Factors that Influence the Terms of an Unsecured Loan

The terms of an unsecured loan are specifically determined by the profile of a borrower and other crucial aspects of the loan being sought. While there are standard terms in all loan agreements, the most important elements will be influenced by various factors. Let us explore such factors and examine the kind of influence they may have on your unsecured loan.

• One major factor is the loan amount. If you seek a very small loan amount, then a lender is typically more lenient with the terms. If you apply for an unsecured loan such as payday loan for a hundred pounds, the terms of repayment can be substantially more reasonable than those for a borrower who applies for a thousand pounds. The comparison is incomplete without factoring the profile of the borrower. One who earns enough to conveniently repay a thousand quid may not be presented with unreasonable terms. Affordability does play a huge role in how lenders assess risk. If a borrower has substantial liability and the income does not leave much cash to spare, then it a risky proposition for the lender and hence naturally they would increase the rate of interest.
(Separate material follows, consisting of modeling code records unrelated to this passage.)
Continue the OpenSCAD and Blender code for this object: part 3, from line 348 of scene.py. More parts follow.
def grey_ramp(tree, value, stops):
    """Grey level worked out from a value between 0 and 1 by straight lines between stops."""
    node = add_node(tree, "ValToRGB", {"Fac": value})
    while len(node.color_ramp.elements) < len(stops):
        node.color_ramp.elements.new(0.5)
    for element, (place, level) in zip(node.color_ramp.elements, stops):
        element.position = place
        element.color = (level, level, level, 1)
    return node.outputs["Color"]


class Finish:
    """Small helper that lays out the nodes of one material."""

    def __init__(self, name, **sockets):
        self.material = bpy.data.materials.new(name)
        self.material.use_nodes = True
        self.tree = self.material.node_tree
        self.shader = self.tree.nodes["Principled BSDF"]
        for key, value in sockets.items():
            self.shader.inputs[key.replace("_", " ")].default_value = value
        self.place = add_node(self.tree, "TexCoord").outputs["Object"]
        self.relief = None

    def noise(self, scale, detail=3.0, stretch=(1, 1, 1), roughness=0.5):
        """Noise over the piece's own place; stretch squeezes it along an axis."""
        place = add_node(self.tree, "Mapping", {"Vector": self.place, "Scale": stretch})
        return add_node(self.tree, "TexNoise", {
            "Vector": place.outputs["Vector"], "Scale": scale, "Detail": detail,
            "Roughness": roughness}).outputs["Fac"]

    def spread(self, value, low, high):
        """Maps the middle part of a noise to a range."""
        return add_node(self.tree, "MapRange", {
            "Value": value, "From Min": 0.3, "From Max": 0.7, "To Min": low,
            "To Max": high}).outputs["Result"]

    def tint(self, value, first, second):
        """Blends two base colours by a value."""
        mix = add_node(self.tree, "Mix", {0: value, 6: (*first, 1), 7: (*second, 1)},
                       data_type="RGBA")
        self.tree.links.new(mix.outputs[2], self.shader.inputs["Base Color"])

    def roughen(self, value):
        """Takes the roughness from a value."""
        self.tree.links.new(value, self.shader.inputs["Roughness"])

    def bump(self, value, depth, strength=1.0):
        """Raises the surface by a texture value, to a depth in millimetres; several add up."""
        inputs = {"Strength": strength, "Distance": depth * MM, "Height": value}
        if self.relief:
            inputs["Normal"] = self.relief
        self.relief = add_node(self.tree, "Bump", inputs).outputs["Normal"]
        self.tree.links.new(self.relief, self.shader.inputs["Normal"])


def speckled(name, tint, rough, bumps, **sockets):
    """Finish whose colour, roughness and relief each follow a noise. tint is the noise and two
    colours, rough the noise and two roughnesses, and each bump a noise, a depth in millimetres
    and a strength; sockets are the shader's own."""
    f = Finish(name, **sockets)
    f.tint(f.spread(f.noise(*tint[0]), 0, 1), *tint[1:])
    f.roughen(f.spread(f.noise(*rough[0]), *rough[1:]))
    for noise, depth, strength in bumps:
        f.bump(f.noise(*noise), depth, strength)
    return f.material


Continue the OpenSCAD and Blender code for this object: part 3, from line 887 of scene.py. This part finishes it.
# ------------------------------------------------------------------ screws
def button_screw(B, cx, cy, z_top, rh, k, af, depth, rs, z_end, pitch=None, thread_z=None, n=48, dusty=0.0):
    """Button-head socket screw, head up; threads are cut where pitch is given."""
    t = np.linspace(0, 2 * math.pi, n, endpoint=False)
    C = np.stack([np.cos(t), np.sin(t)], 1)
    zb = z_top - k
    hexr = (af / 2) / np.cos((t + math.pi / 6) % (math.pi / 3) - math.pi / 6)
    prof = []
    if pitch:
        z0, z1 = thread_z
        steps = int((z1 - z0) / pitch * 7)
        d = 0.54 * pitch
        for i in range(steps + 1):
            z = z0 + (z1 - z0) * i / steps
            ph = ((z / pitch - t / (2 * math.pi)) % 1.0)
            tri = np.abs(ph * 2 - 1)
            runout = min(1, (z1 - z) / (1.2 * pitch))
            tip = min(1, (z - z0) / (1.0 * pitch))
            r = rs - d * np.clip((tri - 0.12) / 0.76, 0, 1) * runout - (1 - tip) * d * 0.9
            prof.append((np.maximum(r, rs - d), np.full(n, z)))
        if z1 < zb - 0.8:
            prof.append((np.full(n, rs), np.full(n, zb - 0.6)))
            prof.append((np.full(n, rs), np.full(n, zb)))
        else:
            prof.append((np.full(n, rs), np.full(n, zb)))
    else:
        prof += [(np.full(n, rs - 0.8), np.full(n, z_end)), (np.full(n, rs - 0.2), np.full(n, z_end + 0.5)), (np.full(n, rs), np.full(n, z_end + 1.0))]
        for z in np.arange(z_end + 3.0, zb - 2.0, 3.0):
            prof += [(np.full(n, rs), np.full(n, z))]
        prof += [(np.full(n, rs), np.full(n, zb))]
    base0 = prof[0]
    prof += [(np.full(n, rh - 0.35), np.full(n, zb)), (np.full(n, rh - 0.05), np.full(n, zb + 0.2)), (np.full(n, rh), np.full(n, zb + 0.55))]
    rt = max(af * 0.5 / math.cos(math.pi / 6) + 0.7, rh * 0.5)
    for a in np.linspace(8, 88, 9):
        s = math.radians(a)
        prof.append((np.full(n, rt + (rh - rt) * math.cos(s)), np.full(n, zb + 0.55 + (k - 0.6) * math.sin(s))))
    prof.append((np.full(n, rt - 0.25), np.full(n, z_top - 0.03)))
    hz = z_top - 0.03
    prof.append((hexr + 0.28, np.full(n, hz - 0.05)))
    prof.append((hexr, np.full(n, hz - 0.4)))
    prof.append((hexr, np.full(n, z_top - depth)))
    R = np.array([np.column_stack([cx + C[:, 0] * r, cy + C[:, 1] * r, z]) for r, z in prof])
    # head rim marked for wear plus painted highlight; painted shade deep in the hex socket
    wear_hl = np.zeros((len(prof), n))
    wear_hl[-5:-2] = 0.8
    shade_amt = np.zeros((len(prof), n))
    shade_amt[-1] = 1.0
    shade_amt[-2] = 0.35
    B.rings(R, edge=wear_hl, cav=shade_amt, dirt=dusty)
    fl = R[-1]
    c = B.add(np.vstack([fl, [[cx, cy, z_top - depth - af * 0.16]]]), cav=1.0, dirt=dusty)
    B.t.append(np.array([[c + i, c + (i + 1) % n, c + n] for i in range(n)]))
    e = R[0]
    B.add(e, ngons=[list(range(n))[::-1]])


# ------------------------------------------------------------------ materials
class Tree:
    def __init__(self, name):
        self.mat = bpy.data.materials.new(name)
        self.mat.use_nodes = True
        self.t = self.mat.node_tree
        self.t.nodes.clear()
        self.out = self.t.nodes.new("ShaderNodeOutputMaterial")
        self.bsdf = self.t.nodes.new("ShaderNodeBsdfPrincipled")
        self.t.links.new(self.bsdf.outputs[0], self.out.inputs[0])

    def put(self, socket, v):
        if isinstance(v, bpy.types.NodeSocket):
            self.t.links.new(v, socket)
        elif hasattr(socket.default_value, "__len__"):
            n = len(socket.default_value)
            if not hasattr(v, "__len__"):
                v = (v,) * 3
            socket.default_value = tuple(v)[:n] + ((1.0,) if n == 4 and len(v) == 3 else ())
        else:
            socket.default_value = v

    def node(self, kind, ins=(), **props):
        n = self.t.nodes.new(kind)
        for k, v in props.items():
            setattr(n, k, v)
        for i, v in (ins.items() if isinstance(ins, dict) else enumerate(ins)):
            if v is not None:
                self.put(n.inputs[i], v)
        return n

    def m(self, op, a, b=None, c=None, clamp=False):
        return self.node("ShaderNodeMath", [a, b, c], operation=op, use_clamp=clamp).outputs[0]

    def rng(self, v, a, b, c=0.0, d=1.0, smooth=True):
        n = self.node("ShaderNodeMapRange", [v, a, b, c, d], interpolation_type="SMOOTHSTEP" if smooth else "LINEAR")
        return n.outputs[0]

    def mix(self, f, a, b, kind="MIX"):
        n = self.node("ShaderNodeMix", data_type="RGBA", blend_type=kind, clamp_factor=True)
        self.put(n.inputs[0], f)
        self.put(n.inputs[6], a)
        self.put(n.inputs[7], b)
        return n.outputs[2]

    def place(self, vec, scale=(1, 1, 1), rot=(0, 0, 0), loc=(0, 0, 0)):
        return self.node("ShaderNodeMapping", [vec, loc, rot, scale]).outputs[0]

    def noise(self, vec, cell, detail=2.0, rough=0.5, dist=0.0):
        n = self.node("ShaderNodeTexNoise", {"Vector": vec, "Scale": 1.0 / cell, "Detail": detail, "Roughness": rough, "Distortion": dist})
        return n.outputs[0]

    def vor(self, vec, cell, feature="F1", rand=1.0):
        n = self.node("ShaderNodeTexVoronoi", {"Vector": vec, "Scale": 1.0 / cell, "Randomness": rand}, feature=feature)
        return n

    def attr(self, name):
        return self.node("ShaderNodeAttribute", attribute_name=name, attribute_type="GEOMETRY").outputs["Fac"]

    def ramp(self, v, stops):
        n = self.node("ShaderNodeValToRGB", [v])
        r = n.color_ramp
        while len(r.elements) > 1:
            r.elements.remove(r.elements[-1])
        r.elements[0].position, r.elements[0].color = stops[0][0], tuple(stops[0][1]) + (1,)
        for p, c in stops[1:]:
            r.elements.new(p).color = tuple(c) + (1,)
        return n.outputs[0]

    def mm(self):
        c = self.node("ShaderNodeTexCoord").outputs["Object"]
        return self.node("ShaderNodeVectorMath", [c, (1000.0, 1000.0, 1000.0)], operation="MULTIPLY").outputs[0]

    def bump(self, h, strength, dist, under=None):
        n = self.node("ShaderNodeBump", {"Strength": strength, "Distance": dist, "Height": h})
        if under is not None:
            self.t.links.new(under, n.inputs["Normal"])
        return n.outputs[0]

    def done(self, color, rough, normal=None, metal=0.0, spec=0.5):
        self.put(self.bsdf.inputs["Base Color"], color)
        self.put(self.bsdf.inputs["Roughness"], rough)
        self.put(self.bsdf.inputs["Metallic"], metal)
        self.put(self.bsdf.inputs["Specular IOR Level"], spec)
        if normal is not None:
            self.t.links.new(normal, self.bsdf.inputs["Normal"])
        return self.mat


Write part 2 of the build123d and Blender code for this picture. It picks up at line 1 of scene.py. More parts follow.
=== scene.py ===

• Credit score influences the terms of unsecured loan. Anyone who has a poor credit history may still qualify for an unsecured loan but the rate of interest may be higher. It is also possible a lender will ask the borrower to choose a smaller loan amount. This is simply so they can mitigate the risk they will get exposed to. Every lender assesses its risks and accordingly chooses the returns it wants to secure. A higher interest will ensure the lender recoups substantial part of the loan amount quickly in the event the borrower fails to repay the full sum by the end of the repayment term.

• The repayment term also influence the annual percentage rate. If the repayment term is long enough to bring down the installment of the unsecured loan to reasonable levels, then the lender may assess the scenario as less risky and hence the rate of interest may be more reasonable. If the installments are too high given the income and nature of employment of a borrower, the lender will sense more risk and hence hike the rate of interest. It is not uncommon for lenders to charge higher processing fees and impose greater fines in some cases so they can recoup most of their investment.